A Developer does not have a compendial catalogue of standards available for their novel small molecule candidate drug for purchase, so they must source and ensure certification of their reference standard to support the most critical activities, such as:
- GMP Release and Stability testing of API and drug product clinical trial materials
- Execution of GLP toxicology studies
- Analyses of all clinical samples through Development to Registration
Attributes of the Reference Standard:
- Consists of only a few 10s of grams of the API drug candidate active substance
- The standard must be:
- Well characterized (quality, identity, strength, purity) using both QC control and molecular characterization testing methods to comprise the certification data set. The potency must reflect deductions from 100% for moisture and solvent content, ordinary salts, and chemically-related substances (process impurities, degradants).
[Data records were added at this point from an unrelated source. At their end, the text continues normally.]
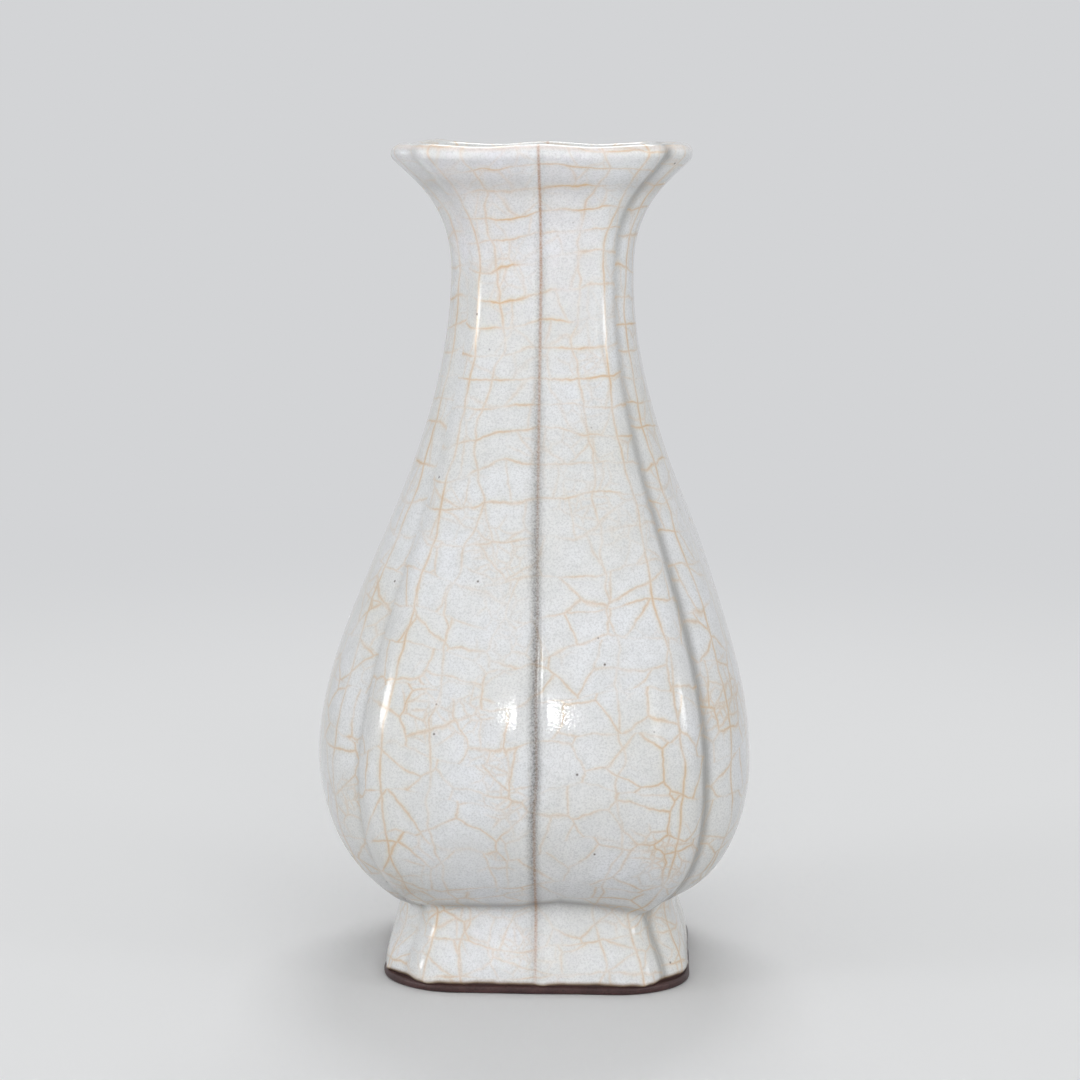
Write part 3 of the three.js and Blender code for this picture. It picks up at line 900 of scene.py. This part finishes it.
def crack_rows(tree, row, row_tall):
    """Cracks round the vase: distance to the nearest in mm, and a shift for the cells between."""
    nearest = add(tree, "ShaderNodeMath", {0: row, 1: 0.5}, operation="PINGPONG")
    distance = add(tree, "ShaderNodeMath", {0: nearest.outputs[0], 1: row_tall}, operation="MULTIPLY")
    number = add(tree, "ShaderNodeMath", {0: row}, operation="FLOOR")
    chance = add(tree, "ShaderNodeTexWhiteNoise", {"W": number.outputs[0]}, noise_dimensions="1D")
    onward = add(tree, "ShaderNodeVectorMath", {0: chance.outputs["Color"], 1: SHIFT_SPAN},
                 operation="MULTIPLY")
    return distance.outputs[0], onward.outputs[0]


def crack_cells(tree, place, scale, shift, width):
    """One level of cells: distance to its nearest crack in mm, and a shift for its children."""
    moved = add(tree, "ShaderNodeVectorMath", {0: place, 1: scale, 2: shift}, operation="MULTIPLY_ADD")
    edge = add(tree, "ShaderNodeTexVoronoi", {"Vector": moved.outputs[0], "Scale": 1.0},
               voronoi_dimensions="2D", feature="DISTANCE_TO_EDGE")
    cells = add(tree, "ShaderNodeTexVoronoi", {"Vector": moved.outputs[0], "Scale": 1.0},
                voronoi_dimensions="2D", feature="F1")
    distance = add(tree, "ShaderNodeMath", {0: edge.outputs["Distance"], 1: width}, operation="MULTIPLY")
    onward = add(tree, "ShaderNodeVectorMath", {0: cells.outputs["Color"], 1: SHIFT_SPAN, 2: shift},
                 operation="MULTIPLY_ADD")
    return distance.outputs[0], onward.outputs[0]


print("crackle levels, cell width in mm:", [level[0] for level in CRACK_LEVELS])

# %% [markdown]
# ## Glazed stoneware with an iron-stained crackle
# The real surface is a thick, pale blue-grey glaze, fired to a gloss over darker clay. It
# looks milky, not glassy: light scatters in it, and it turns greyer where it pools and warmer
# where it runs thin. IOR 1.5 and a roughness near 0.1 are usual for such a glaze. The
# material starts with the place on the surface, in millimetres, bent a little by noise,
# because cracks in glaze wander. The rows that run round the neck sway a little more, and the
# first cells are stretched upward there, because a narrow neck splits in level rows.

# %% Place on the surface, bent by noise
SIDE_APART = 400.0
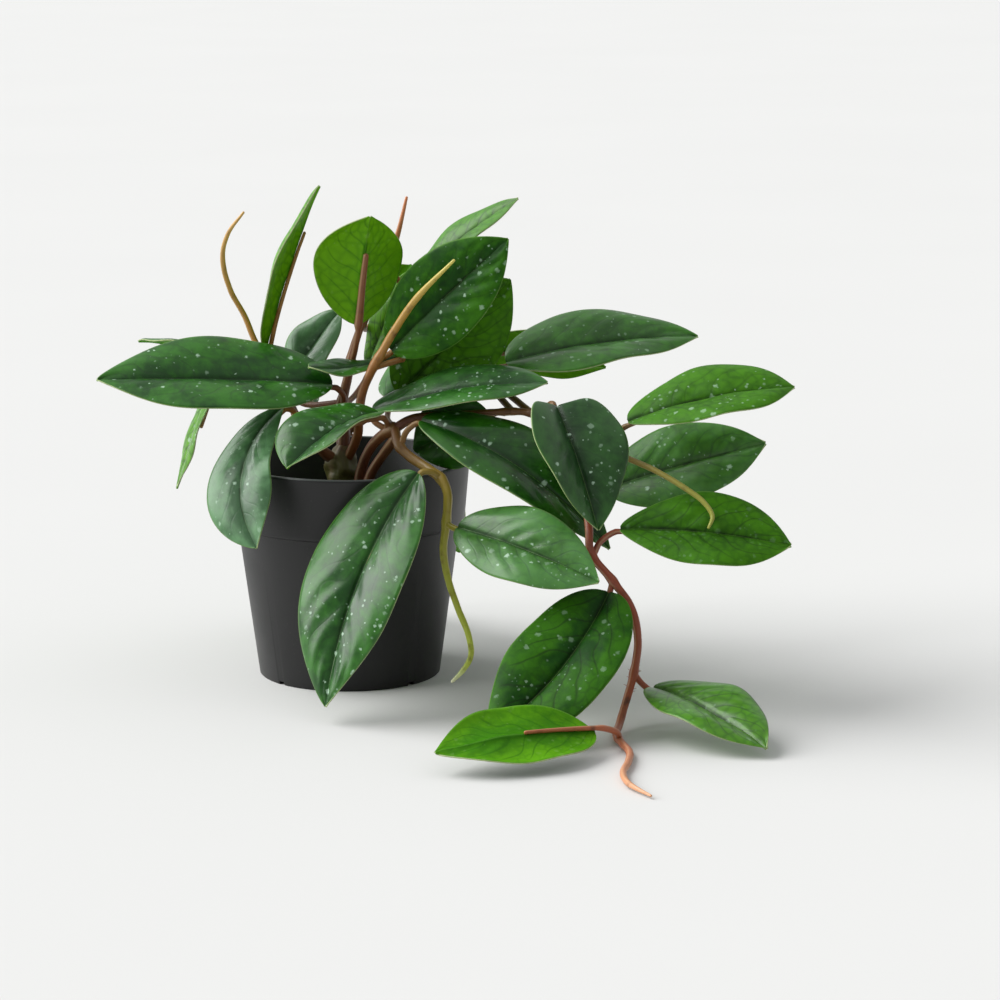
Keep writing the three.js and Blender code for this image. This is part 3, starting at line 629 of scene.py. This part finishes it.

This also must include specificity with respect to solid state morphology, should multiple solid forms be accessible.
- Stable; isolated and stored under controlled temperature and humidity conditions with unique lot identification and handling vs. Research or regular production materials to maintain its identity and integrity as a certified standard.
- The standard can be:
- A sub-lot isolated from a GMP API production batch, a small Research lab lot, or even a lot made using a different synthetic route.
- Re-certified after the identified re-testing date for the API (given available stability information) is reached, with revised potency factor calculated from the quantitative certification data.
- The standard should:
- Be of the highest available purity. Heroic attempts at reaching an arbitrarily high purity factor are not required for a reference standard. What is important is to ensure that the potency factor is accurate, so that consistency in all data evaluations and comparisons where the potency is critical (release and stability for API and drug product, determination of bioavailability, clinical sample blood levels, etc.) is obtained.
- Be representative of the current API process in terms of impurity profile and scale of manufacturing, so that evolution of the impurity profile and trends in manufacturing variation are more easily revealed.
A Developer should be thinking about securing a supply of API to be dedicated to use as a reference standard when the synthetic process in question is reaching perhaps a 100 gram scale in the lab. If that small scale run is executed according to GMPs and the material is intended for clinical (or GLP tox) uses, then the need for the standard is accelerated. From there, one expects to be making the transition to larger lab/pilot plant glass reactors or fixed plant reactors within a 6 month to 1 year time frame (to make 1 – 5 Kg), given normal Development timelines. GMP batches at these larger scales will obviously also require the availability of the reference standard, so planning to get the reference standard certified as soon as practical given the synthesis scale should be considered.